Fitzgerald: Saudi Arabia ridimensionato
January 06, 2007
Why has the American government not read Saudi Arabia the riot act? Why haven't the hate-filled pamphlets collected at mosques around the country that were built and are now maintained by Saudi money brought together by Rice or Bush and put out on a table at the White House? And then the Arab ambassadors could all be invited over to see this "Special Exhibit," an exhibit to which representatives of all the major networks and the major newspapers here and abroad will be invited and urged to cover?
And then why does Bush or someone else not have a little private meeting with the enraged Saudi Ambassador, to tell him that there is much more in that sort of "Special Exhibit" -- which could of course tour the country -- if he doesn't stop funding the mosques and madrasas in this country, and stop allowing Saudi money to pay for Muslim missionaries in the prisons, to prey on the psychically as well as economically marginal.
If the American government had a mind to do it, it could bring the Saudi government around in no time.
But it doesn't, because so many former government officials and those who listen to them are directly or indirectly on the Saudi or other Muslim dole. Who pays Eugene Bird, and pays for the ads of the "Council for the National Interest" that is virtually identical in its views to the Saudi government? Who pays for "consultancy" by Raymond Close, or James Akins? Who pays for that magazine about the Middle East, full of Arab propaganda, that another ex-diplomat, Andrew Kilgore, runs? Who pays or has paid fees to Brent Scowcroft? To George McGovern? What Presidential libraries have been battening on Saudi and other Arab money? Who has received those million-dollar lecture fees in Kuwait, or from that Arab-funded lectureship at the Fletcher School (hint: Bush, Clinton)? Who has been getting what?
Ask yourself why since 1973 there has been not a move toward decreasing, through the simple device of taxes, demand for oil and gasoline? Why for thirty years did American energy policy consist of trusting "our staunch ally Saudi Arabia" to keep prices low, when it never happened, and never could have happened? Why was no one aware until the last year or two of what, inevitably, OPEC oil revenues would fund? Why was Prince Bandar the only foreigner allowed in on the plans for invading Iraq? Why today do we worry about what the Sunni Arabs want, and believe that we have a duty to remain in Iraq to protect those Sunnis (i.e., keep the "catastrophe of civil war" from happening)?
And that is just the beginning of the list of questions that need to be asked.
Meanwhile, as long as the Saudi "royal" family (self-anointed monarchs since they defeated the Jabal Shammar in 1920, or soon thereafter) exists, and appropriates most of the nation's wealth, there will be those who will as Muslims find their resentment and outraged channeled into Islam as the total explanation of everything. And terrorism will continue in Saudi Arabia until the end of time. Let it. The only business the Infidel world should have with Saudi Arabia is to attempt to have as little business with Saudi Arabia.

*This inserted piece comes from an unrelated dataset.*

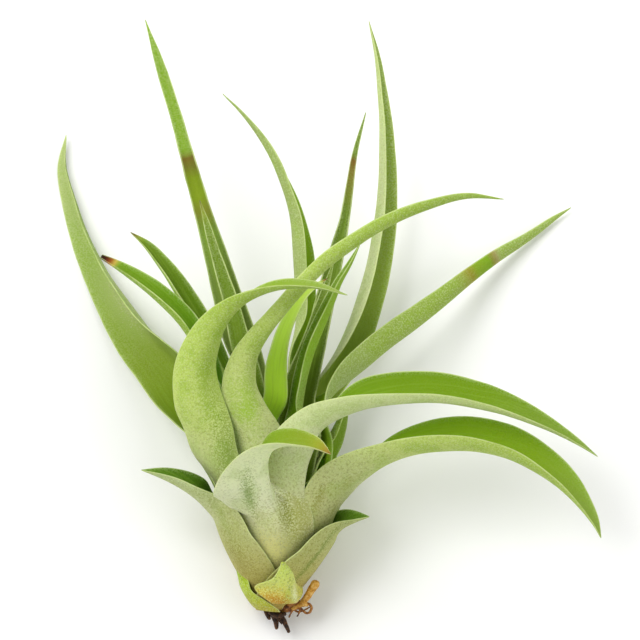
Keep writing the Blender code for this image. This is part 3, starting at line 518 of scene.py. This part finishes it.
def makeLeaf(shape):
    make = leafMake
    stations = leafStations(shape)
    steps = np.linalg.norm(np.diff(stations[:, centreAt], axis=0), axis=1)
    places = np.concatenate([[0], np.cumsum(steps)])
    length = places[-1]
    rowCount = math.ceil(length / make["rowStep"])
    columnCount = max(make["fewestColumns"], 2 * math.ceil(stations[:, leftHalf].max() / make["columnStep"]))
    clearPick()
    bpy.ops.mesh.primitive_grid_add(x_subdivisions=columnCount, y_subdivisions=rowCount, size=1)
    leaf = bpy.context.object
    mesh = leaf.data
    flat = meshPoints(mesh)
    even = flat[:, 0] * 2  # -1 to 1 between the margins, then drawn closer together towards them
    evenShare, crowdedShare = make["columnSpread"]
    across = evenShare * even + crowdedShare * np.sin(even * math.pi / 2)
    where = np.clip((flat[:, 1] + 0.5) * length, 0, length)
    rows = smoothRows(places, stations, where)
    points, back = leafPoints(rows, across)
    half = halfWidth(rows, across)
    side = np.cross(back, unit(rows[:, runAt]))
    growth = (np.clip((where - make["calmFoot"]) / make["footFade"], 0, 1)
              * np.clip((length - where) / make["tipFade"], 0, 1))  # no waviness at the foot and the tip
    for index, spot in enumerate(points):
        broad = make["ripple"] * noise.noise(Vector(spot) / make["rippleSize"])
        edge = make["edgeRipple"] * across[index] ** 3 * noise.noise(Vector(spot) / make["edgeRippleSize"])
        points[index] = spot + growth[index] * (back[index] * broad + side[index] * edge)
    mesh.vertices.foreach_set("co", toWorld(points).ravel())

    # what the finish reads: mm from the tip, foot and margin, the place along, and a map in metres
    fromMargin = (1 - np.abs(across)) * half
    line = np.minimum(make["lineWidth"], make["lineMost"] * half)
    for label, values in (("alongLeaf", where / length), ("fromTip", length - where), ("fromFoot", where),
                          ("fromMargin", fromMargin), ("marginLine", fromMargin / line)):
        storeValues(mesh, label, values)
    leafMap = mesh.uv_layers.new(name="leafMap")
    flatMap = np.stack([across * half * mm, where * mm], 1)
    corners = np.empty(len(mesh.loops), int)
    mesh.loops.foreach_get("vertex_index", corners)
    leafMap.uv.foreach_set("vector", flatMap[corners].astype(np.float32).ravel())

    # the wall, thinner at the margins and the tip
    thick = (1 - (1 - make["marginShare"]) * across ** 2) * np.interp(where / length, *make["thickAlong"])
    group = leaf.vertex_groups.new(name="thick")
    for index, weight in enumerate(thick):
        group.add([index], float(weight), "REPLACE")
    wall = leaf.modifiers.new("wall", "SOLIDIFY")
    wall.thickness = make["thickness"] * mm
    wall.offset = 0
    wall.vertex_group = group.name
    applyModifiers(leaf)
    shell = meshPoints(mesh)
    count = len(flat)  # the first skin has the grid's own points, the second one follows it
    middle = int(np.argmin(np.abs(across) + np.abs(where / length - make["facePlace"])))
    firstIsOuter = (shell[middle] - shell[middle + count]) @ (tipBack @ back[middle]) > 0
    storeValues(mesh, "innerFace", np.repeat([0.0, 1.0] if firstIsOuter else [1.0, 0.0], count))
    addSubdivision(leaf, make["levels"])
    applyModifiers(leaf)
    leaf.vertex_groups.clear()
    bpy.ops.object.shade_smooth()
    return leaf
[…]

For the moment great sums of money flow in, and they will continue to flow in. But this does not mean that every effort cannot be made to diminish that flow of money (instead of aiming at a ludicrously irrelevant "energy independence" for the United States, which is both unachievable and would have no effect on Saudi Arabia or other Muslim oil states, for oil not sold to America will simply be sold to others, unless collective demand goes down).

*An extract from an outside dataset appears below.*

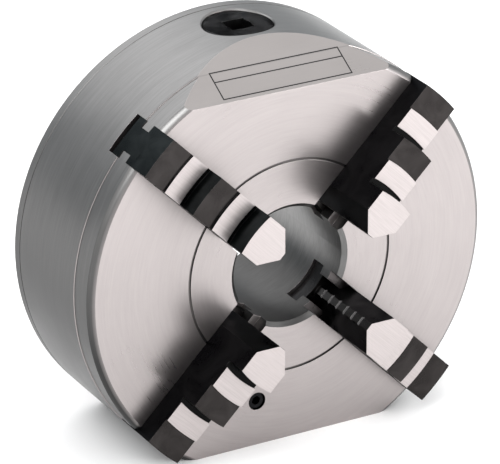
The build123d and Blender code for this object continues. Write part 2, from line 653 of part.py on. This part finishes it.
def tooth_outline(centre):
    """Plan of one jaw tooth: a crescent that clears the spiral at every radius it meets."""
    back = centre - JAW_TOOTH_THICKNESS / 2
    crown = centre + JAW_TOOTH_THICKNESS / 2
    back_end = back - sagitta(JAW_TOOTH_INNER_CURVE, JAW_HALF_WIDTH)
    crown_end = crown - sagitta(JAW_TOOTH_OUTER_CURVE, JAW_HALF_WIDTH)
    with BuildSketch() as outline:
        with BuildLine():
            ThreePointArc((back_end, JAW_HALF_WIDTH), (back, 0), (back_end, -JAW_HALF_WIDTH))
            ThreePointArc((crown_end, JAW_HALF_WIDTH), (crown, 0), (crown_end, -JAW_HALF_WIDTH))
            Line((back_end, JAW_HALF_WIDTH), (crown_end, JAW_HALF_WIDTH))
            Line((back_end, -JAW_HALF_WIDTH), (crown_end, -JAW_HALF_WIDTH))
        make_face()
    return outline.sketch


def tooth_centres(angle):
    """Distances along a jaw of its teeth, one in each groove that it can reach."""
    lowest = JAW_PAD_INNER_END + JAW_TOOTH_THICKNESS
    highest = JAW_PAD_OUTER_START - TOOTH_TO_PAD_SHARE * JAW_TOOTH_THICKNESS
    centre = groove_radius(angle)
    centres = []
    while centre <= highest:
        if centre >= lowest:
            centres.append(centre)
        centre += SCROLL_PITCH
    return centres


# Each layer of the jaw: lower height, upper height, plan.
guide_plan = band_outline(JAW_HALF_WIDTH, JAW_GUIDE_END_RADIUS, JAW_OUTER_RADIUS)
inner_pad = band_outline(JAW_HALF_WIDTH, JAW_GUIDE_END_RADIUS, JAW_PAD_INNER_END)
outer_pad = band_outline(JAW_HALF_WIDTH, JAW_PAD_OUTER_START, JAW_OUTER_RADIUS)
layers = [
    (-JAW_BASE_DEPTH, -JAW_TOOTH_ROOT_DEPTH, inner_pad),
    (-JAW_BASE_DEPTH, -JAW_TOOTH_ROOT_DEPTH, outer_pad),
    (-JAW_TOOTH_ROOT_DEPTH, -NECK_BOTTOM_DEPTH, guide_plan),
    (-NECK_BOTTOM_DEPTH, -NECK_TOP_DEPTH, nosed_outline(JAW_NECK_HALF_WIDTH, JAW_OUTER_RADIUS)),
]
step_base = -NECK_TOP_DEPTH
for step_height, step_radius, land_height, land_inner, land_outer in JAW_STEPS:
    layers.append((step_base, step_height, nosed_outline(JAW_HALF_WIDTH, step_radius)))
    layers.append((step_height, land_height, band_outline(JAW_HALF_WIDTH, land_inner, land_outer)))
    step_base = step_height
layers.append((step_base, JAW_TOP_HEIGHT, nosed_outline(JAW_HALF_WIDTH, JAW_TOP_RADIUS)))

for index, angle in enumerate(JAW_ANGLES):
    outward = (cos(radians(angle)), 0, sin(radians(angle)))
    sideways = (-sin(radians(angle)), 0, cos(radians(angle)))
    with BuildPart() as jaw:
        for low, high, plan in layers:
            with BuildSketch(jaw_plane(angle, low)):
                add(plan)
            extrude(amount=high - low)
        for centre in tooth_centres(angle):
            with BuildSketch(jaw_plane(angle, -JAW_BASE_DEPTH)):
                add(tooth_outline(centre))
            extrude(amount=JAW_BASE_DEPTH - JAW_TOOTH_ROOT_DEPTH)

        # Bevel under the outer end, and the cross notches of the gripping nose.
        with BuildSketch(Plane(origin=(0, 0, 0), x_dir=outward, z_dir=sideways)):
            with BuildLine():
                Polyline(
                    (JAW_OUTER_RADIUS - JAW_END_CHAMFER, along(JAW_BASE_DEPTH)),
                    (JAW_OUTER_RADIUS + OVERSHOOT, along(JAW_BASE_DEPTH)),
                    (JAW_OUTER_RADIUS + OVERSHOOT, along(JAW_BASE_DEPTH - JAW_END_CHAMFER - OVERSHOOT)),
                    close=True,
                )
            make_face()
            for notch in range(NOTCH_COUNT):
                notch_y = along(NOTCH_FIRST_DEPTH - notch * NOTCH_PITCH)
                with BuildLine():
                    Polyline(
                        (JAW_NOSE_RADIUS, notch_y - NOTCH_WIDTH / 2),
                        (JAW_NOSE_RADIUS + NOTCH_CUT, notch_y),
                        (JAW_NOSE_RADIUS, notch_y + NOTCH_WIDTH / 2),
                        (JAW_NOSE_RADIUS - NOTCH_CUT, notch_y),
                        close=True,
                    )
                make_face()
        extrude(amount=2 * JAW_HALF_WIDTH, both=True, mode=Mode.SUBTRACT)
    finish(jaw.part, f"jaw_{index + 1}")
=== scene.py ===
import math

import bpy
from mathutils import Euler, Matrix, Vector


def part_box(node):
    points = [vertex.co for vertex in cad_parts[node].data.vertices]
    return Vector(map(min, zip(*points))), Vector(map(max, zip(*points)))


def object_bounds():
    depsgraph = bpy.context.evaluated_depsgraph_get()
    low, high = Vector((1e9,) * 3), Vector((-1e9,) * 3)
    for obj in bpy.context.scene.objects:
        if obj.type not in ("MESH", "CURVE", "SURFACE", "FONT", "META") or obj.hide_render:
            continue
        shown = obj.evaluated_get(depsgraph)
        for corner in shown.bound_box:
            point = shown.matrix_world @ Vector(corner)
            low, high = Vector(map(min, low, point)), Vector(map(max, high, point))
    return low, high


# Looks, light and camera for the four-jaw scroll chuck. Lengths are in metres, in the part's frame:
# +Y to the spindle, the gripping face looks along -Y, +Z up through the drive pinion.
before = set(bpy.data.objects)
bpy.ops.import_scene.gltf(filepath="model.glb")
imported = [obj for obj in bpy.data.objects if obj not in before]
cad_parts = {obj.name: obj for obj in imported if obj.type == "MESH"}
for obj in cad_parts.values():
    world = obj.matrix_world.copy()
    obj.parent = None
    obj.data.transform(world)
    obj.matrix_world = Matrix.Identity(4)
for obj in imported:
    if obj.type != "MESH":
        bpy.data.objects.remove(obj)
cad_low, cad_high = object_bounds()

MM = 0.001
REST_HEIGHT = cad_low[2]

# The view: a long lens, a little to the left of the chuck's axis and above it.
CAMERA_PLACE = (-774.0 * MM, -1424.4 * MM, 714.6 * MM)
CAMERA_AZIMUTH = -29.15
CAMERA_ELEVATION = 24.15
CAMERA_ROLL = -0.115
CAMERA_LENS = 278.8
SENSOR_WIDTH = 36.0
FARTHEST_SEEN = 50.0

# Area lights: name, place, what it looks at, width and height, power in watts.
AIM = (0.0, -0.04, 0.0)
LIGHTS = (
    ("apron", (0.6, -0.7, 0.5), (0.3, -0.2, REST_HEIGHT), (0.7, 0.5), 5.0),
    ("key", (-0.9, -0.9, 1.5), AIM, (1.2, 1.2), 22.0),
    ("fill", (1.1, -1.3, 0.2), AIM, (1.0, 1.0), 8.5),
)
SKY_STRENGTH = 0.9
FLOOR_HALF_WIDTH = 6.0

# Heights of the jaws' ground lands, as Y in the part's frame. Each tread beside a land is painted black, as
# shade and a reflection of the riser above it, between that riser and the land's inner radius.
TOP_LAND_Y = -105.0 * MM
GROUND_LANDS_Y = (-95.1 * MM, -84.9 * MM)
TREADS = ((-93.8 * MM, 53.4 * MM), (-83.9 * MM, 77.6 * MM))
LAND_TOLERANCE = 0.25 * MM
NOSE_RADIUS = 31.05 * MM
NOSE_TOLERANCE = 0.12 * MM
NOSE_LAND = 1.9 * MM
JAW_ANGLE = 45.0

# The fine lines round the drum that carry painted shade: behind the front band, and at the rear cover's
# joint.
SEAMS = (-58.5 * MM, -5.7 * MM)
SEAM_REACH = 0.3 * MM
SEAM_RADIUS = 60.0 * MM
# The turned groove on the gripping face, darkened with painted shade.
GROOVE_Y = -72.5 * MM
GROOVE_SINK = 0.45 * MM
GROOVE_RADIUS = 50.5 * MM
GROOVE_REACH = 0.7 * MM

# The inclined flat and the underside, found by their normals.
FLAT_SLOPE = math.radians(30)
FLAT_SLOPE_TOLERANCE = 0.06
FLAT_SIDE_TOLERANCE = 0.05
UNDERSIDE_TOLERANCE = 0.002
# An empty etched frame on the inclined flat, measured across it and up its slope.
MARK_HALF_WIDTH = 32.0 * MM
MARK_HALF_HEIGHT = 7.5 * MM
MARK_MIDDLE_Z = 88.8 * MM
MARK_LINE = 0.3 * MM
MARK_DIVIDER = 0.3 * MARK_HALF_HEIGHT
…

Saudi Arabia needs to be "ridimensionato" -- that is to say, cut down to size. "Money can buy everything - except civilization." It is a barbarous place; its government is barbarous, its economy barbarous, the mental state of its inhabitants barbarous. A very few, who have spent a long time in the West, can appear to have acquired the habits of thought of Western man. And a very few of those may actually manage to do so. But no one should be fooled by the oleaginous new ambassador, Al-Jubeir.